On 16/12/2011 6:50 p.m., Widhiyanto, Projo wrote:
Hi All,
I wasn't sure if my previous message was delivered to this list, so here
it is again:
I have a problem with certain website that doesn't seem to maintain
session when it is redirected after a login process. Login was
successful, but once you got redirected, the session is lost - and you
got logged out. However the problem is only seen if I am using a parent
cache (which is a Squid proxy of my ISP).
So far I only found this problem with http://www.htcdev.com. I will try
with other websites soon.
Does anyone happen to experience this, or am I missing something in the
squid config?
I'm using Squid 3.0 running on Debian Squeeze.
Thanks,
Jodix
This can appear to happen when the redirect response or the page
redirected to is cached.
I say appear to, since sessions are not possible to loose like that.
Once they are created they exist until the server erases them itself.
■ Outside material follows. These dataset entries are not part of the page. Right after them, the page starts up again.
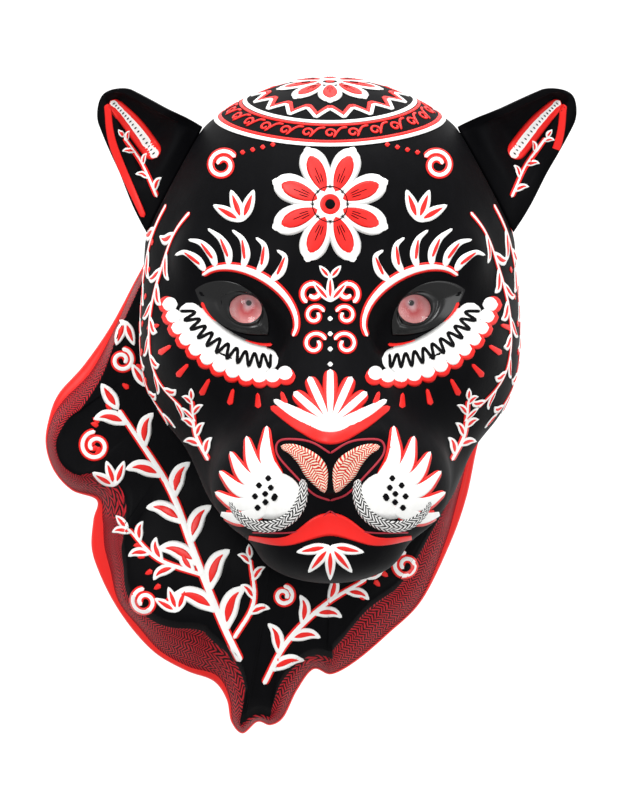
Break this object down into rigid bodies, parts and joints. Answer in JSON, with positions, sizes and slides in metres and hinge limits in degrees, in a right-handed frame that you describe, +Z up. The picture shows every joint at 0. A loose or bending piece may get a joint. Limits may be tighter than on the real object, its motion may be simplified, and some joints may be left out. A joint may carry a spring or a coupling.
{
  "type": "carved cat head wall mask",
  "caption": "Hollow carved wooden mask of a big cat's head with pricked ears, glass eyes and a flared, lobed neck, hung on a wall by a wire ring.",
  "frame": {"origin": "the point on the wall plane level with the place where a wall hook bears under the hanger ring's arc", "axes": "+Z up, +Y into the wall (the face looks along -Y), +X to the right as the face is seen from the front"},
  "size_m": [0.3215, 0.1975, 0.397],
  "materials": {
    "paint_black": "black acrylic paint on carved softwood, satin",
    "paint_red": "bright red acrylic paint in raised strokes",
    "paint_white": "white acrylic paint in raised strokes",
    "bare_wood": "bare light wood",
    "eye_glass": "clear domed glass",
    "iris": "painted pink iris",
    "lid_black": "glossy black modelled putty",
    "steel": "zinc-plated steel"
  },
  "bodies": {
    "mask": {"head_shell": "paint_black", "neck_ruff": "paint_black", "joint_dowels": "bare_wood", "left_ear": "paint_black", "right_ear": "paint_black", "left_ear_dowel": "bare_wood", "right_ear_dowel": "bare_wood", "left_eye_glass": "eye_glass", "right_eye_glass": "eye_glass", "left_iris_disc": "iris", "right_iris_disc": "iris", "left_eyelids": "lid_black", "right_eyelids": "lid_black", "hanger_batten": "bare_wood", "batten_screws": "steel", "hanger_strap": "steel", "strap_screws": "steel"},
    "ring": {"hanger_ring": "steel"}
  },
  "joints": [
    {"name": "ring_swing", "type": "hinge", "parent": "mask", "child": "ring", "pos_m": [0, -0.0046, -0.022], "axis": [1, 0, 0], "range_deg": [-178, 106]}
  ]
}
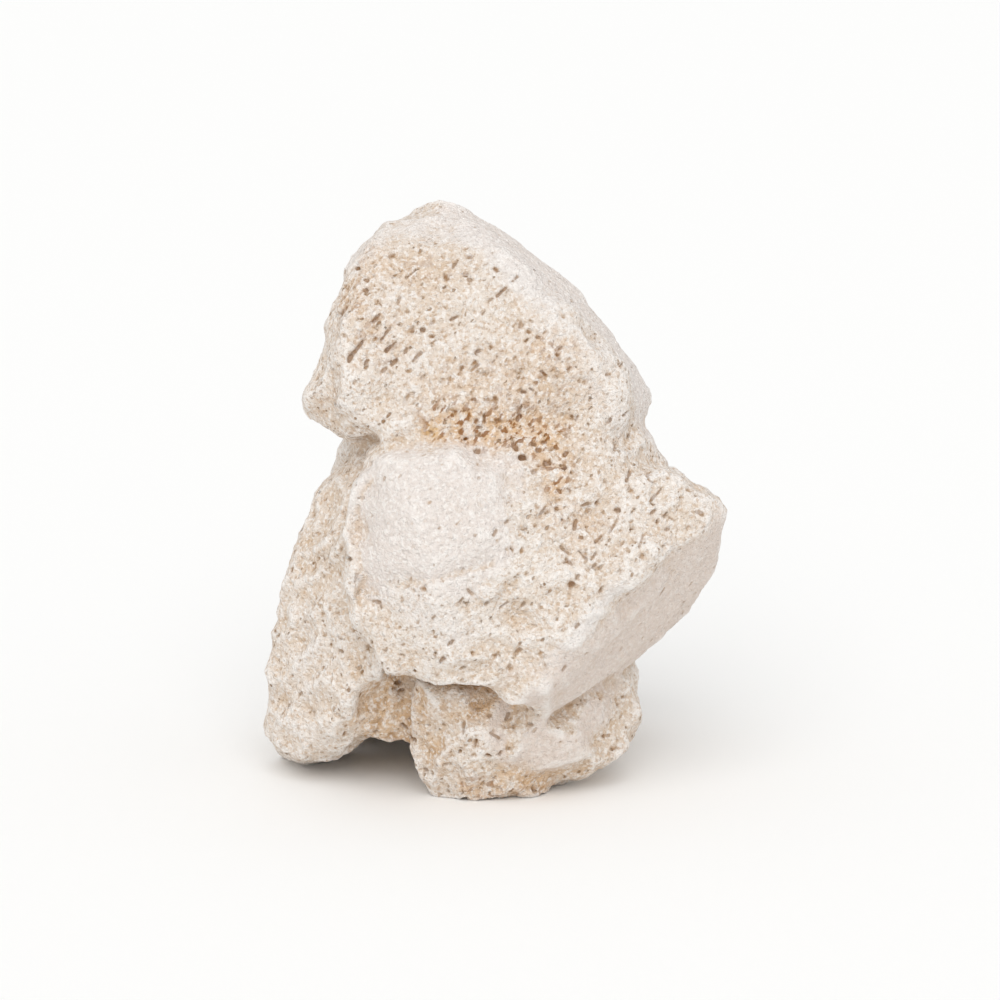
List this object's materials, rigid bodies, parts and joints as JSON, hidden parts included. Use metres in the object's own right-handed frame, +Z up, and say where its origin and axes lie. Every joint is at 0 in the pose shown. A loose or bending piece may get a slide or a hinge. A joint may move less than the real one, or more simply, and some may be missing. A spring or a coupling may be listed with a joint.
{
  "type": "dry reef rock",
  "caption": "Dry reef rock: a pale, porous lump of reef limestone with a tall crown, a side wing and hollows, standing on its own underside.",
  "frame": {"origin": "on the standing plane, below the middle of the rock's outside measures", "axes": "+Z up, along the rock's tallest measure; the pictured front faces -Y; the wing points to +X"},
  "size_m": [0.1098, 0.0912, 0.1378],
  "materials": {
    "reef_limestone": "dry, chalky, matt, finely pitted limestone"
  },
  "bodies": {
    "root": {"reef_rock": "reef_limestone"}
  },
  "joints": []
}
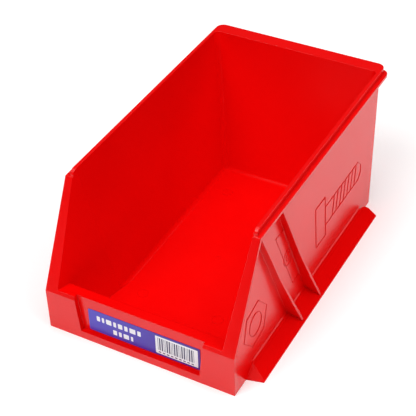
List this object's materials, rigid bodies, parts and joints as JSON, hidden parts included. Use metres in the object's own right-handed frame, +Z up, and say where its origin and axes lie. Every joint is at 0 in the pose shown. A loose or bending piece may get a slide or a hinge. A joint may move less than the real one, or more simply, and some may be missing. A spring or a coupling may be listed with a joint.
{
  "type": "hanging parts bin",
  "caption": "Open-front plastic parts bin with slanted side fronts, raised rim lips, side wings with ribs and a label recess in its low front panel.",
  "frame": {"origin": "middle of the bin's outline, on the ground plane it stands on", "axes": "+X across the bin to its right seen from the front, the open front faces -Y, +Y along the bin to the hanging rim, +Z up"},
  "size_m": [0.1676, 0.25, 0.1103],
  "materials": {
    "red_moulding": "semi-gloss injection moulded, smooth",
    "printed_label": "glossy laminated print"
  },
  "bodies": {
    "root": {"bin_body": "red_moulding", "label": "printed_label"}
  },
  "joints": []
}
What can make it appear to log out is if a page from before the login is
cached and served after login. The visible body of the page will be
missing any new details added after login and also the Cookie: headers
(including Session Cookies) cannot be cached and shared around. Squid
erases them when serving cache HITs to prevent session data crossing
between different clients.
There are two ways around this:
1) do not share URLs between logged-in and logged-out views of the
site. You will see many sites with a /myaccount or /admin sort of path
'area' in their URLs. This is why.
2) The server accurately and reliably sending Vary:, ETag:, Date:, and
Last-Modified headers for each and every object. If URLs can present
more than one view or object these headers are critical.
** this website is claiming its pages were modified in the future
relative to the timestamp the response about them was created and delivered.
** this website is not sending ETag at all, and lookups for a small
sub-section of the page are returning different binary versions of the
page object.
plug the URL into the tool at redbot.org to see more details.
Back to your problem....
* ensure that your proxy is not anonymizing one of the object
identification headers out of existence. (I see this happen a lot with
people aiming at "privacy". Dropping identifier headers because of what
they are called, not the thing they identify.)
* ensure that your proxy is not forcing things to cache when they are
supposed not to (ignore-* and override-* controls).
* check to see if that upstream proxy is doing any of the above.
Complain to its admin if you find it doing so.
* try a forced reload on the page reporting you as logged out (shift or
ctrl key down while presing the refresh/reload button).